THE EXERCISE:
Quote only the lines from the top of the listing below down to and including the line with "return ring".

TASK MATERIAL:
+ + + + +
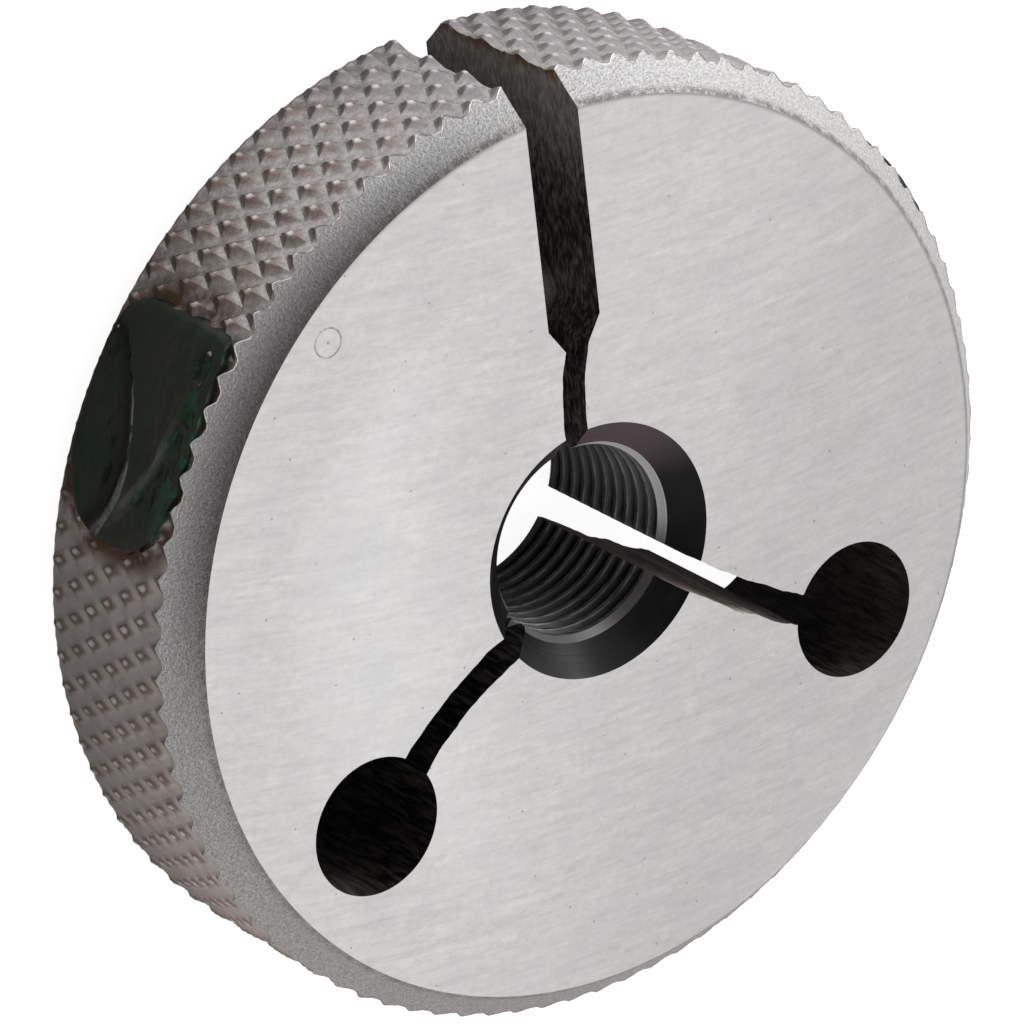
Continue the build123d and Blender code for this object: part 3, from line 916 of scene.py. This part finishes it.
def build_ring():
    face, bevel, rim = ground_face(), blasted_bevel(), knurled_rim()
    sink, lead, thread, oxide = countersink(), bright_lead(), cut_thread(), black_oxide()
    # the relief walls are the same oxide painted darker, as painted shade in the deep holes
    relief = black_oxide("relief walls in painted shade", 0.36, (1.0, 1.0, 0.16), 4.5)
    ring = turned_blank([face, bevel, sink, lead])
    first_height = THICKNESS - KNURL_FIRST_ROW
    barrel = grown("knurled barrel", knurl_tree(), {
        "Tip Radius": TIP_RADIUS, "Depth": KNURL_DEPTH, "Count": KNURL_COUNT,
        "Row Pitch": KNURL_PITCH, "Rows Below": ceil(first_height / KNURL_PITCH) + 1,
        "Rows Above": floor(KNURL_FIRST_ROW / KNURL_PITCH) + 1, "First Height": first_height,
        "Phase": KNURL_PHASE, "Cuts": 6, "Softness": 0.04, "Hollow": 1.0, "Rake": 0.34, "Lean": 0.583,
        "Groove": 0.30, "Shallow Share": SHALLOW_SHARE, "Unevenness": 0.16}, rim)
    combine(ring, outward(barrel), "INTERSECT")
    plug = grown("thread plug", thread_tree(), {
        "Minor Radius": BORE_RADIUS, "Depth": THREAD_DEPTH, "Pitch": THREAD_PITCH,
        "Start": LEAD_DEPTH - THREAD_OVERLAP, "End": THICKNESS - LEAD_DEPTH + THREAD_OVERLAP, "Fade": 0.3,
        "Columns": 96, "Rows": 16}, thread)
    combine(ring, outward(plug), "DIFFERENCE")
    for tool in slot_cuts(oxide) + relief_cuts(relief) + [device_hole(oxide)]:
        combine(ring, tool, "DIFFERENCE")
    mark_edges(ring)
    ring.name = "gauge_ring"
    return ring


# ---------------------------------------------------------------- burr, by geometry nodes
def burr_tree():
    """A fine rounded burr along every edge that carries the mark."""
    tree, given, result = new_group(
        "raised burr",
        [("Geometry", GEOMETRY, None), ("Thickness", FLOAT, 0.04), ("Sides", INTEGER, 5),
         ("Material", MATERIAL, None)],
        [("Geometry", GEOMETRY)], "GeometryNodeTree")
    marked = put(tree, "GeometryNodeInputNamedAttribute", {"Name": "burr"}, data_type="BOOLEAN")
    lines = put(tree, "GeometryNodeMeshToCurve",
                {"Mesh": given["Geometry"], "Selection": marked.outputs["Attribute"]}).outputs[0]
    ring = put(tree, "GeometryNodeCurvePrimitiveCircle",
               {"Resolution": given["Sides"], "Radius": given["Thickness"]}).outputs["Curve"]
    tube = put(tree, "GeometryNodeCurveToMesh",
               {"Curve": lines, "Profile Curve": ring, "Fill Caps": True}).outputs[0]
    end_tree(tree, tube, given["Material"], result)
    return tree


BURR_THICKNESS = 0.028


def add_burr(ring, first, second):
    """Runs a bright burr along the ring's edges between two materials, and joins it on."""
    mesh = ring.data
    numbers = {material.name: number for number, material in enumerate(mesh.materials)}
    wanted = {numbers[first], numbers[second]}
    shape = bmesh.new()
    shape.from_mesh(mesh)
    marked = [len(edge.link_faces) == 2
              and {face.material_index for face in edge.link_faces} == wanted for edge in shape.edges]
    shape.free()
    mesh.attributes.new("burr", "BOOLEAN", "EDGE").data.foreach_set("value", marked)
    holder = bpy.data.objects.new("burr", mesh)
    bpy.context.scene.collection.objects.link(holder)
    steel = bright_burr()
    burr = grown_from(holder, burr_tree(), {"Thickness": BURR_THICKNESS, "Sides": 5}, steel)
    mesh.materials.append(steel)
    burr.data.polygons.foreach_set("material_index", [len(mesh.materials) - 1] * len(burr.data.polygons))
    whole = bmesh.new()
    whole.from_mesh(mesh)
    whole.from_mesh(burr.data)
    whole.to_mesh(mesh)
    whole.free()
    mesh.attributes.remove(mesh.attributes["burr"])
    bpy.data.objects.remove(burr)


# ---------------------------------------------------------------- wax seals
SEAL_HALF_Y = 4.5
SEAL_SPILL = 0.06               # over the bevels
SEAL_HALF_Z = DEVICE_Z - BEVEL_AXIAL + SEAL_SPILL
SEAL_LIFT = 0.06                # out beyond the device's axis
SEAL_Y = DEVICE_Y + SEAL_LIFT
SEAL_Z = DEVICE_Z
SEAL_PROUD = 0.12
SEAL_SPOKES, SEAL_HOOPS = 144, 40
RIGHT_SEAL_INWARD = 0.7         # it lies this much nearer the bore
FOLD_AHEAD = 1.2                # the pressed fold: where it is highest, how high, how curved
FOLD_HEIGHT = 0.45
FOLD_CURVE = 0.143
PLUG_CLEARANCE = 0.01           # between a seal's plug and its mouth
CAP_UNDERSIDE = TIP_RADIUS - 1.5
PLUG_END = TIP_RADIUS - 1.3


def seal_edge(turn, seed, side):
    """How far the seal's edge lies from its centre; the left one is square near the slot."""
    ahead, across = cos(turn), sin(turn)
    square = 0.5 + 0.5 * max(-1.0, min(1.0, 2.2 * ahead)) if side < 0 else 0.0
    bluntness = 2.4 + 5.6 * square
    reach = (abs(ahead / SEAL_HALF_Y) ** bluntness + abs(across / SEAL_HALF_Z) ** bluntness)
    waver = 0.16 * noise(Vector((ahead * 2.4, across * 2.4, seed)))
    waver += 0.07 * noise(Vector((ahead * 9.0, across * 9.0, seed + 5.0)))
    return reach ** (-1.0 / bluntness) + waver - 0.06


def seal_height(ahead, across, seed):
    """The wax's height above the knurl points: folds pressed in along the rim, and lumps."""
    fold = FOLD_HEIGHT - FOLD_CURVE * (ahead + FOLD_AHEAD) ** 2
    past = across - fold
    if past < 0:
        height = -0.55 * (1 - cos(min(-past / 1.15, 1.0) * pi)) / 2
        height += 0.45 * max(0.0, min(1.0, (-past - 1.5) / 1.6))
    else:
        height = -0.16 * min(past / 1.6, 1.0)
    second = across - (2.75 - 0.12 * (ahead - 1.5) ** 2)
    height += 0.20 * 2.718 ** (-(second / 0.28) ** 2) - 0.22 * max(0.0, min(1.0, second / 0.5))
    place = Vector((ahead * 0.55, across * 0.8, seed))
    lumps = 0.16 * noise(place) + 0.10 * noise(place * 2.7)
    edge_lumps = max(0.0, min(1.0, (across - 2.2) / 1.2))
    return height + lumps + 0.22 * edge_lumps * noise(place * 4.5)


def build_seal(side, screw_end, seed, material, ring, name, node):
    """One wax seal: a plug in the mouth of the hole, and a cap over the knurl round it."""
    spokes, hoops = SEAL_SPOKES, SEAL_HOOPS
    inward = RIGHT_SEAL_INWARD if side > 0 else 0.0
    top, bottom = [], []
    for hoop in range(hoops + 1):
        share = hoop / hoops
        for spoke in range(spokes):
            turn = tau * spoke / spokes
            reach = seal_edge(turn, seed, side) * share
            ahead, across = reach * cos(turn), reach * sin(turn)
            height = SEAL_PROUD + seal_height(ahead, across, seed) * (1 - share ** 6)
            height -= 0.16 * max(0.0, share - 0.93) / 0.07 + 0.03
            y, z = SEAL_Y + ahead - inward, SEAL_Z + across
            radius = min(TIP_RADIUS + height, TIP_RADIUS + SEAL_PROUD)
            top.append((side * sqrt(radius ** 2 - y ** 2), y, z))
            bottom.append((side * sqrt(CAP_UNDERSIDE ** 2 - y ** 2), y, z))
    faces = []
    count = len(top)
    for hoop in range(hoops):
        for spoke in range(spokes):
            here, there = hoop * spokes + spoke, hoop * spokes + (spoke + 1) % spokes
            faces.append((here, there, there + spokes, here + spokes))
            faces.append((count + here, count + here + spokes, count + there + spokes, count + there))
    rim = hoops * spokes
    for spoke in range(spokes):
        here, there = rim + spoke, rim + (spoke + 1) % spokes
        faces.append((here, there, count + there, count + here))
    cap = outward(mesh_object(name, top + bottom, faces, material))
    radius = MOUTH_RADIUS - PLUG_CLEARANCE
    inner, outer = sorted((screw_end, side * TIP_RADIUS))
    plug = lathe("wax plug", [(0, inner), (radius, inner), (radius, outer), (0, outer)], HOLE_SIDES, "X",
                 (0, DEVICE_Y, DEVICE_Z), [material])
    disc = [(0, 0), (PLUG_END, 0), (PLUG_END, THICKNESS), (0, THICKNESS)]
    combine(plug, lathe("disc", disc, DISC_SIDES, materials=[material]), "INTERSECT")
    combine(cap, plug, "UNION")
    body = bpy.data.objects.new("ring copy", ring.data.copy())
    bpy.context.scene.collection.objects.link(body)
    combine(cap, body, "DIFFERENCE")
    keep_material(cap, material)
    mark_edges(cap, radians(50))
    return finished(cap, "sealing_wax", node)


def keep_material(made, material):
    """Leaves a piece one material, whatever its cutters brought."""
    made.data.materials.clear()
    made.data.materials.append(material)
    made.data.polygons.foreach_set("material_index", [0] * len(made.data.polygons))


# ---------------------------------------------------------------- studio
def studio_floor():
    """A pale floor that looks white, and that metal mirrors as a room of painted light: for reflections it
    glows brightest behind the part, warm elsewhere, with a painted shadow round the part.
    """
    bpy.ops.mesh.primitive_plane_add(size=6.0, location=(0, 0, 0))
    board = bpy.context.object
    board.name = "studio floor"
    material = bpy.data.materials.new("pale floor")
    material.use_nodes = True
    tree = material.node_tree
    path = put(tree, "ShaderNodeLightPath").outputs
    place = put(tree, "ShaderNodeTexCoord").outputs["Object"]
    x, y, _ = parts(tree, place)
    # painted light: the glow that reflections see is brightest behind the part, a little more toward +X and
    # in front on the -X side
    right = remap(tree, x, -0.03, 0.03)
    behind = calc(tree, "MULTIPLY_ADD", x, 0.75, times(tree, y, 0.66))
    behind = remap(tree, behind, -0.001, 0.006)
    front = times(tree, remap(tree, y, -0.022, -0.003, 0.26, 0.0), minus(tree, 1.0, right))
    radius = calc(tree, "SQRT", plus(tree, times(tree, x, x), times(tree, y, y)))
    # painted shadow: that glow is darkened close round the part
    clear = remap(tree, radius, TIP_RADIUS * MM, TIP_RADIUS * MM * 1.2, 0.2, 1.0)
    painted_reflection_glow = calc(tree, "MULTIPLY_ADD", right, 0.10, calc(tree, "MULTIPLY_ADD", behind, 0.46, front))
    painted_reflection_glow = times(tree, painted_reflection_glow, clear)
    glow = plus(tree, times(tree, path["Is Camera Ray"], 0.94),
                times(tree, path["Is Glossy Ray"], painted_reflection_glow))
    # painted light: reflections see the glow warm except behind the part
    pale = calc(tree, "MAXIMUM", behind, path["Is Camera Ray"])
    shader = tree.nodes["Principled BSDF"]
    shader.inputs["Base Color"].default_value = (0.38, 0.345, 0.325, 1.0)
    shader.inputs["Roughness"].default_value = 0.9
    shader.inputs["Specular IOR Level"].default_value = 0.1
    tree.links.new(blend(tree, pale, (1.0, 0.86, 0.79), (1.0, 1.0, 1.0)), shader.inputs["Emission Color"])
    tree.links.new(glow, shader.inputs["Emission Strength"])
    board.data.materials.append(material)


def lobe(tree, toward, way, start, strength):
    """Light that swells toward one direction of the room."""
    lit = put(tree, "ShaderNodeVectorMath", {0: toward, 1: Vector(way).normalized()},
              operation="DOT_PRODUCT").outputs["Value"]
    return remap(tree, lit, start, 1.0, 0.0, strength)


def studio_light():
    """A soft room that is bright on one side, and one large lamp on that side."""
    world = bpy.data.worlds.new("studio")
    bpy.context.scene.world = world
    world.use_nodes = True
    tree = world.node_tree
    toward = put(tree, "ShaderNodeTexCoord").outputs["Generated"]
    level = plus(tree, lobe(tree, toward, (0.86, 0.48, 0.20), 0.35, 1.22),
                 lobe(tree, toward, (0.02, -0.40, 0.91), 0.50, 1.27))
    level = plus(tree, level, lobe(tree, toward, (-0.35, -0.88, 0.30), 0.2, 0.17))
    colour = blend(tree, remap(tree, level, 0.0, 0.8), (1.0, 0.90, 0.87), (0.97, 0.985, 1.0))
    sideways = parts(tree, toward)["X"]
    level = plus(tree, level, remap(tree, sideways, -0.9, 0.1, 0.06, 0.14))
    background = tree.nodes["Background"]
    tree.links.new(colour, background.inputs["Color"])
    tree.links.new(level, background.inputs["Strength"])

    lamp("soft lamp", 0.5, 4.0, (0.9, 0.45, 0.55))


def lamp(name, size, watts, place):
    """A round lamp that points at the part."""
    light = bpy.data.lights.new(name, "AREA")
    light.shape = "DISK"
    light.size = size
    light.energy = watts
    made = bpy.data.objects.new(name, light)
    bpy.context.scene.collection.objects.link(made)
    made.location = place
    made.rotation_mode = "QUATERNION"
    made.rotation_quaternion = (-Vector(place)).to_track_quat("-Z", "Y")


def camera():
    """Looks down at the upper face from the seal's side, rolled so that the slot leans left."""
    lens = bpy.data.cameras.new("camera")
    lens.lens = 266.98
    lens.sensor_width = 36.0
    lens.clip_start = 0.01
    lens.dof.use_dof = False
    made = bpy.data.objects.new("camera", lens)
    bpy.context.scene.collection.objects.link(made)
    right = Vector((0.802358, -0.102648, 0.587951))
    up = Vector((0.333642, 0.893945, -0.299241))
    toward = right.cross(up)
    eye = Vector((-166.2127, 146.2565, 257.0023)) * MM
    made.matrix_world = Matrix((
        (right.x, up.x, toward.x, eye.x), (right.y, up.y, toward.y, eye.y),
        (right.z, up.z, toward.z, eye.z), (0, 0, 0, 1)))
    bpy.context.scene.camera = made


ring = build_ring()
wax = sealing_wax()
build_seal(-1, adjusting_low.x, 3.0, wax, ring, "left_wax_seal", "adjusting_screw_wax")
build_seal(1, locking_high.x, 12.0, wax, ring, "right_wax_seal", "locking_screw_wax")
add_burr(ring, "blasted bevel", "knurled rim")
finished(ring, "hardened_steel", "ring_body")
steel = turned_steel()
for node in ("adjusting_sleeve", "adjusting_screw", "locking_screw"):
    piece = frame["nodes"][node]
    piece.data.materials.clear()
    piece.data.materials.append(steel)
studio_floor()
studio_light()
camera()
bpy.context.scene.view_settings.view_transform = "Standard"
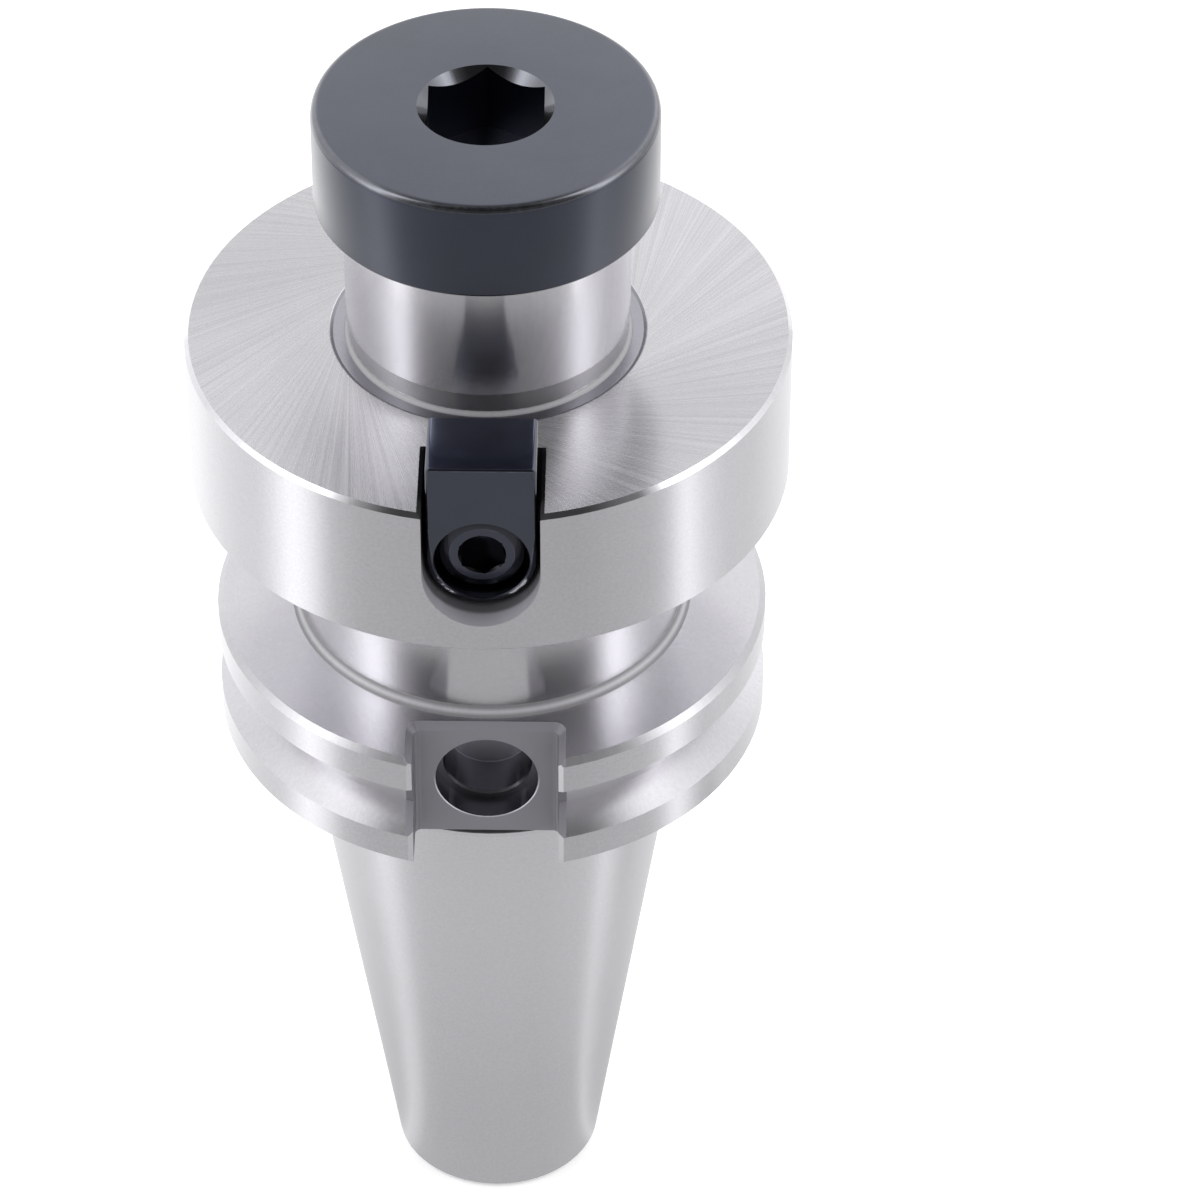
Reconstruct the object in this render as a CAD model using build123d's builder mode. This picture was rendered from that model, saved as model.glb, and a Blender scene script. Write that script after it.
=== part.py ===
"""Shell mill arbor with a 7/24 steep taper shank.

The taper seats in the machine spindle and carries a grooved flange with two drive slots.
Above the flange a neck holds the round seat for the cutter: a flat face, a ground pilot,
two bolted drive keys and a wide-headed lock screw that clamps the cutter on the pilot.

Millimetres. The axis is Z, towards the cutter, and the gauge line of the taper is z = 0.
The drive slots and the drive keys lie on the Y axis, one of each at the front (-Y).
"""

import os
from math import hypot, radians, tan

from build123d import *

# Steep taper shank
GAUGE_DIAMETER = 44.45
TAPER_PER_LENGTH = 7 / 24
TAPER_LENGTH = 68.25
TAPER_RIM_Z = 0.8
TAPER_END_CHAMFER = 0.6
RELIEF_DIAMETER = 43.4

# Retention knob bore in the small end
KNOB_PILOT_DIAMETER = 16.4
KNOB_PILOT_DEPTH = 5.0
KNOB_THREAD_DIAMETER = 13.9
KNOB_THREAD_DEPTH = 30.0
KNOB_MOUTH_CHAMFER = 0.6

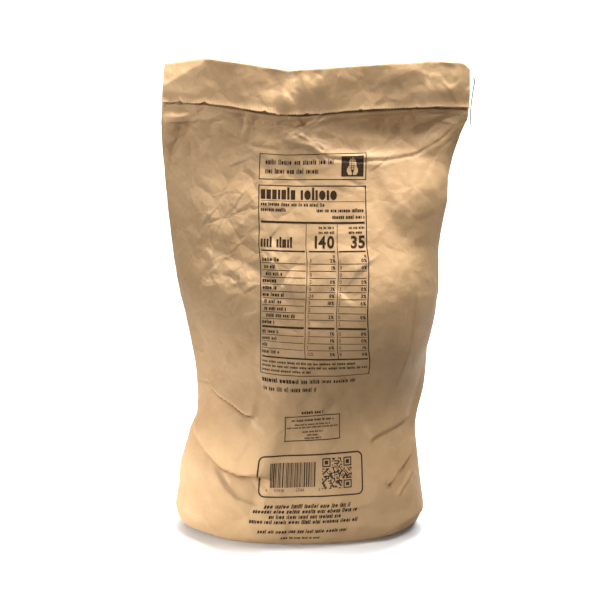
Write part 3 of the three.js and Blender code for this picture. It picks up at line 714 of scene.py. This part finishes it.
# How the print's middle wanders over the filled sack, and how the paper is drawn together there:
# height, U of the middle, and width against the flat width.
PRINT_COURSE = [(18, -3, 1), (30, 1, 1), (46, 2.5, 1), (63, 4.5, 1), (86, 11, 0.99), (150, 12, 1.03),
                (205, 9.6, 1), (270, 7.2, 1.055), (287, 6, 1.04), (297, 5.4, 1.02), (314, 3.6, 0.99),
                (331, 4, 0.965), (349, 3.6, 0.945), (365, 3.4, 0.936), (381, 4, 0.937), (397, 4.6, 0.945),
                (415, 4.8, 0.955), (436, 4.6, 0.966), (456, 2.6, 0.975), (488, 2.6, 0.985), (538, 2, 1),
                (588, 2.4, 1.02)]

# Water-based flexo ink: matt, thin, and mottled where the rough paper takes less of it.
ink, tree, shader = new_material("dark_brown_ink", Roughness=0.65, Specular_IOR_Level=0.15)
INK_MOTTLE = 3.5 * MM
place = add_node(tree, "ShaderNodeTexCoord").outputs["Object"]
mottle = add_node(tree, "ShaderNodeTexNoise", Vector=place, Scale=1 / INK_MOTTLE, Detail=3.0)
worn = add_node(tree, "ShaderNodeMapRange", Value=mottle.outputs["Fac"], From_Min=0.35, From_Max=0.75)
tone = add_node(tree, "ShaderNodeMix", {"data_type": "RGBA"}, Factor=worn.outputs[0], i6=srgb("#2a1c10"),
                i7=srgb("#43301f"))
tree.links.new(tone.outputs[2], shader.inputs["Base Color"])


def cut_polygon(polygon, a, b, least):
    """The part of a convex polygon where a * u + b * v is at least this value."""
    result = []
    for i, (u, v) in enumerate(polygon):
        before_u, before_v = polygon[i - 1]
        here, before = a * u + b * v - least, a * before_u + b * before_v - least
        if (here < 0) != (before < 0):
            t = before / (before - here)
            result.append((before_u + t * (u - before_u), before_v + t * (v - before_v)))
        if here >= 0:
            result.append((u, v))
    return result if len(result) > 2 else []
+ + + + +
CORRECT OUTPUT:
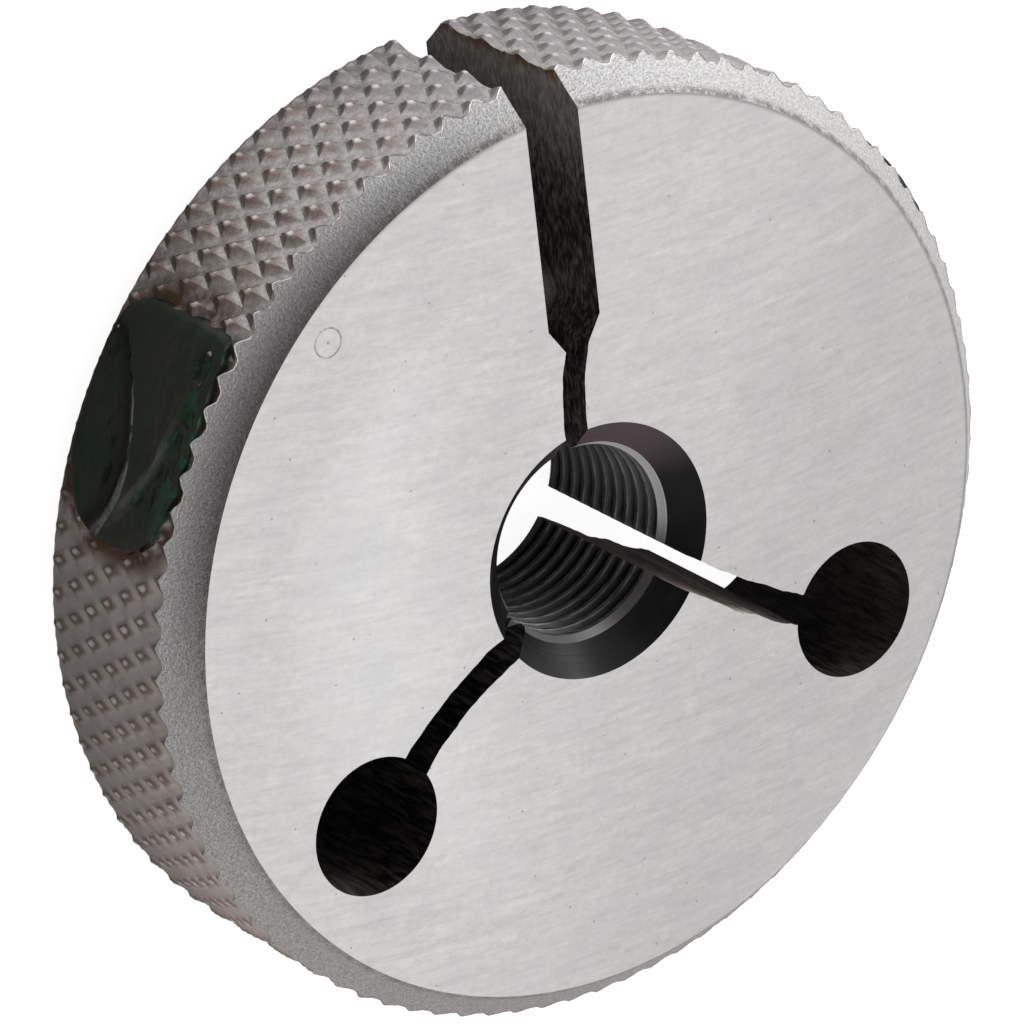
Continue the build123d and Blender code for this object: part 3, from line 916 of scene.py. This part finishes it.
def build_ring():
    face, bevel, rim = ground_face(), blasted_bevel(), knurled_rim()
    sink, lead, thread, oxide = countersink(), bright_lead(), cut_thread(), black_oxide()
    # the relief walls are the same oxide painted darker, as painted shade in the deep holes
    relief = black_oxide("relief walls in painted shade", 0.36, (1.0, 1.0, 0.16), 4.5)
    ring = turned_blank([face, bevel, sink, lead])
    first_height = THICKNESS - KNURL_FIRST_ROW
    barrel = grown("knurled barrel", knurl_tree(), {
        "Tip Radius": TIP_RADIUS, "Depth": KNURL_DEPTH, "Count": KNURL_COUNT,
        "Row Pitch": KNURL_PITCH, "Rows Below": ceil(first_height / KNURL_PITCH) + 1,
        "Rows Above": floor(KNURL_FIRST_ROW / KNURL_PITCH) + 1, "First Height": first_height,
        "Phase": KNURL_PHASE, "Cuts": 6, "Softness": 0.04, "Hollow": 1.0, "Rake": 0.34, "Lean": 0.583,
        "Groove": 0.30, "Shallow Share": SHALLOW_SHARE, "Unevenness": 0.16}, rim)
    combine(ring, outward(barrel), "INTERSECT")
    plug = grown("thread plug", thread_tree(), {
        "Minor Radius": BORE_RADIUS, "Depth": THREAD_DEPTH, "Pitch": THREAD_PITCH,
        "Start": LEAD_DEPTH - THREAD_OVERLAP, "End": THICKNESS - LEAD_DEPTH + THREAD_OVERLAP, "Fade": 0.3,
        "Columns": 96, "Rows": 16}, thread)
    combine(ring, outward(plug), "DIFFERENCE")
    for tool in slot_cuts(oxide) + relief_cuts(relief) + [device_hole(oxide)]:
        combine(ring, tool, "DIFFERENCE")
    mark_edges(ring)
    ring.name = "gauge_ring"
    return ring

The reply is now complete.